For most of the first half, Young must have wondered why he ever wanted this job in the first place. He twice moved the 49ers inside the Ram 20, and all he got was a field goal. You could almost hear the columnists typing, In the 49ers' last five chances inside the opponent's 20, Steve Young has come away with exactly three points. Do we lynch him or hang him?
Then, with Los Angeles leading 10-3 and only 41 seconds remaining in the half, with acres of green to go and maybe a very nice career going right down the tubes, Young decided to have his finest moment of the day. In 23 seconds he took the Niners 65 yards for a touchdown, a drive of perfect spirals, gorgeous catches—including a 12-yarder for the score by John Taylor—and exhausted Rams. From there, Young was not tense, only terrific. He threw a 62-yard TD pass to Rice in the fourth quarter, and the Niners won 27-10.

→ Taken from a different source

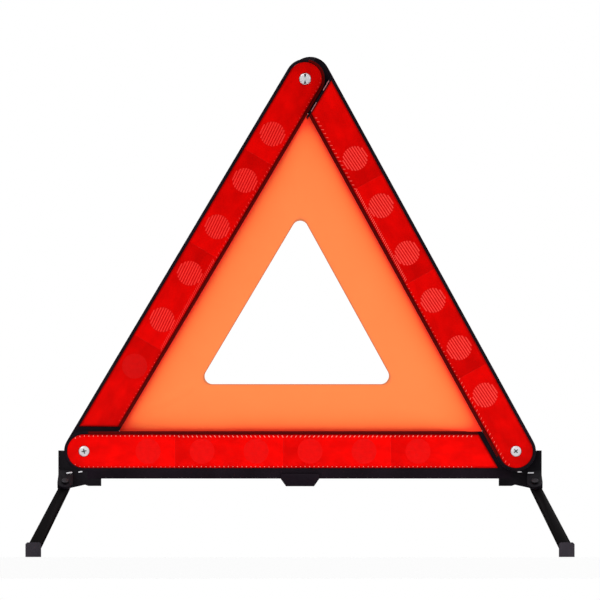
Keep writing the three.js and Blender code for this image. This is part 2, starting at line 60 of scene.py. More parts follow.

Young's day: 21 for 31, 288 yards, two touchdowns, no interceptions, one clutch-as-hell drive. Oh, yeah, 11 completions were to the right and 10 to the left. "That felt good," said Young with an extra-large sigh. Did the 49ers finally feel less like a rental team to him and more like his own? "It was my team this week," Young said, "and that's good enough for me."
When it will be Montana's team again nobody can say. He won't play until at least Oct. 13, when San Francisco will face the Falcons in Atlanta. The 49ers had hoped he would be throwing at practice by last week, but the only throwing Montana has done of late is with one of his kid's Velcro balls. Privately, San Francisco coaches and executives figure they'll be lucky if he can play half the year.
So for now at least, Young will have to do. And guess what, he's not doing half bad. After Sunday's game, Seifert was in the dressing room when somebody walked up and asked him if that 23-second drive at the end of the first half reminded him of classic Montana. "No," he said. "It reminded me of classic Steve Young."